Every line of the data must be copied exactly.
-- Begin Records supplied --
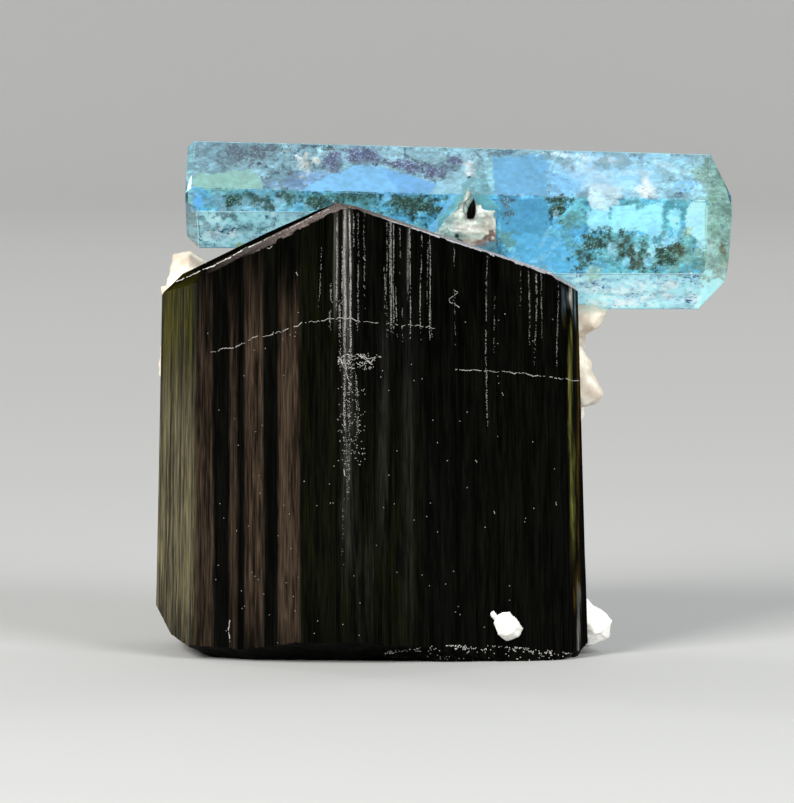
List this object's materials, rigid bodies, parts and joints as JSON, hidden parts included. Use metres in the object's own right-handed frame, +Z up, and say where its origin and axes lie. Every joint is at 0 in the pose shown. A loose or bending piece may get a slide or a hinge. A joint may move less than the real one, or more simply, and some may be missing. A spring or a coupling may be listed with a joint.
{
  "type": "aquamarine crystal on black tourmaline with feldspar",
  "caption": "Six-sided aquamarine prism lying across the sloping top of an upright striated black tourmaline crystal, with small feldspar lumps; stands on its broken base as a display specimen.",
  "frame": {"origin": "centre of the specimen's box, at the level of the flat broken base that it stands on", "axes": "+X along the aquamarine towards its bevelled end, +Y away from the viewer of the front, +Z up"},
  "size_m": [0.065, 0.036, 0.057],
  "materials": {
    "aquamarine_blue": "natural crystal faces",
    "tourmaline_black": "glossy striated crystal faces",
    "feldspar_cream": "broken, slightly pearly"
  },
  "bodies": {
    "root": {"aquamarine_crystal": "aquamarine_blue", "black_tourmaline": "tourmaline_black", "tourmaline_blade": "tourmaline_black", "feldspar_matrix": "feldspar_cream", "feldspar_saddle": "feldspar_cream", "feldspar_foot": "feldspar_cream", "feldspar_bud": "feldspar_cream"}
  },
  "joints": []
}
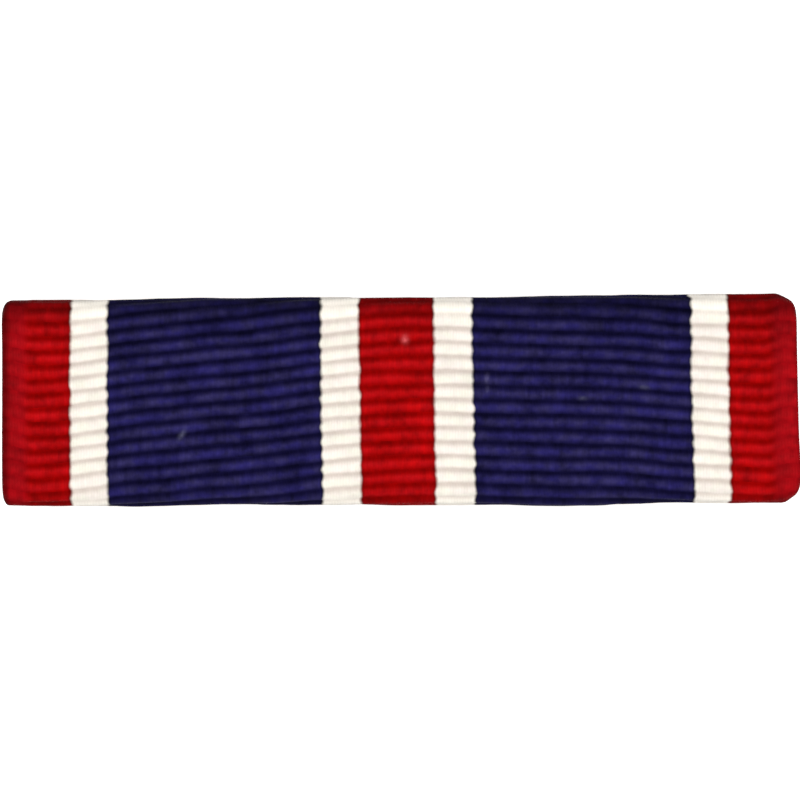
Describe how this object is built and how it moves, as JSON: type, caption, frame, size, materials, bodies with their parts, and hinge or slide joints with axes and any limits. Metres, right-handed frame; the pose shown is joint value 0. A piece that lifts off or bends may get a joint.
-- End Records supplied --
Answer below ->
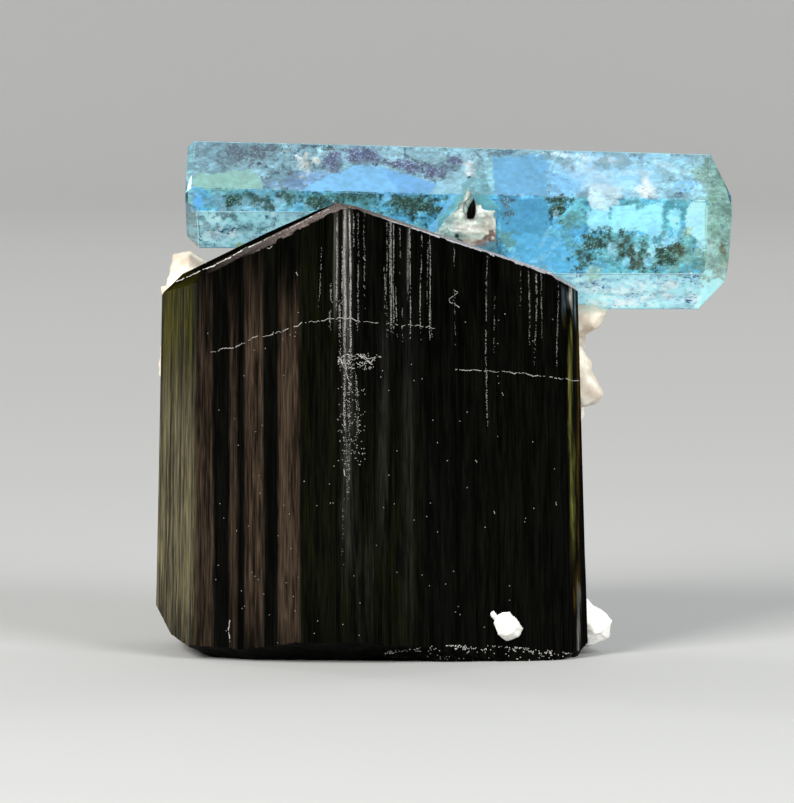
List this object's materials, rigid bodies, parts and joints as JSON, hidden parts included. Use metres in the object's own right-handed frame, +Z up, and say where its origin and axes lie. Every joint is at 0 in the pose shown. A loose or bending piece may get a slide or a hinge. A joint may move less than the real one, or more simply, and some may be missing. A spring or a coupling may be listed with a joint.
{
  "type": "aquamarine crystal on black tourmaline with feldspar",
  "caption": "Six-sided aquamarine prism lying across the sloping top of an upright striated black tourmaline crystal, with small feldspar lumps; stands on its broken base as a display specimen.",
  "frame": {"origin": "centre of the specimen's box, at the level of the flat broken base that it stands on", "axes": "+X along the aquamarine towards its bevelled end, +Y away from the viewer of the front, +Z up"},
  "size_m": [0.065, 0.036, 0.057],
  "materials": {
    "aquamarine_blue": "natural crystal faces",
    "tourmaline_black": "glossy striated crystal faces",
    "feldspar_cream": "broken, slightly pearly"
  },
  "bodies": {
    "root": {"aquamarine_crystal": "aquamarine_blue", "black_tourmaline": "tourmaline_black", "tourmaline_blade": "tourmaline_black", "feldspar_matrix": "feldspar_cream", "feldspar_saddle": "feldspar_cream", "feldspar_foot": "feldspar_cream", "feldspar_bud": "feldspar_cream"}
  },
  "joints": []
}
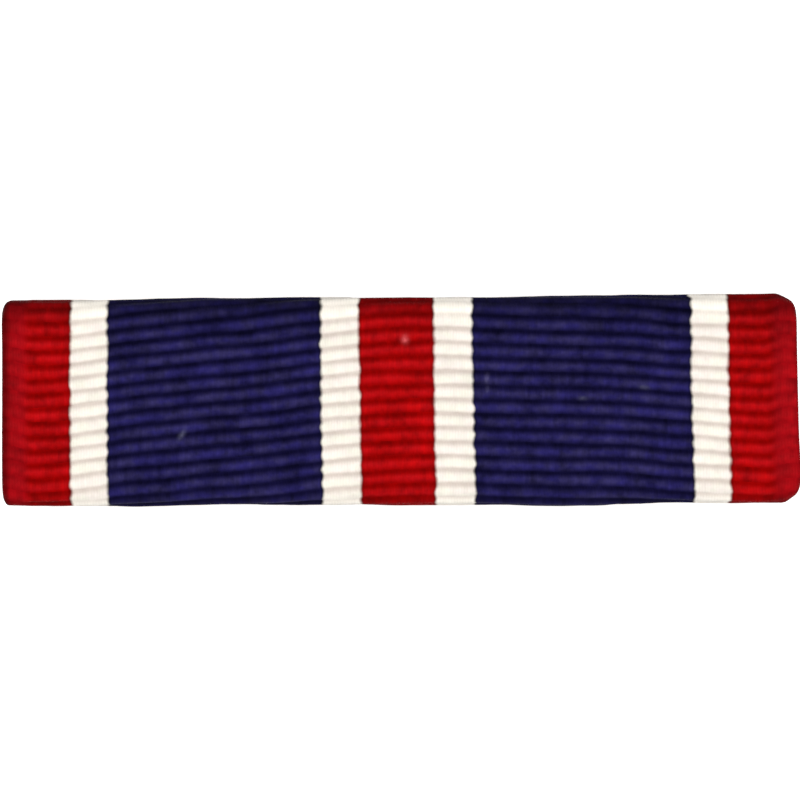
Describe how this object is built and how it moves, as JSON: type, caption, frame, size, materials, bodies with their parts, and hinge or slide joints with axes and any limits. Metres, right-handed frame; the pose shown is joint value 0. A piece that lifts off or bends may get a joint.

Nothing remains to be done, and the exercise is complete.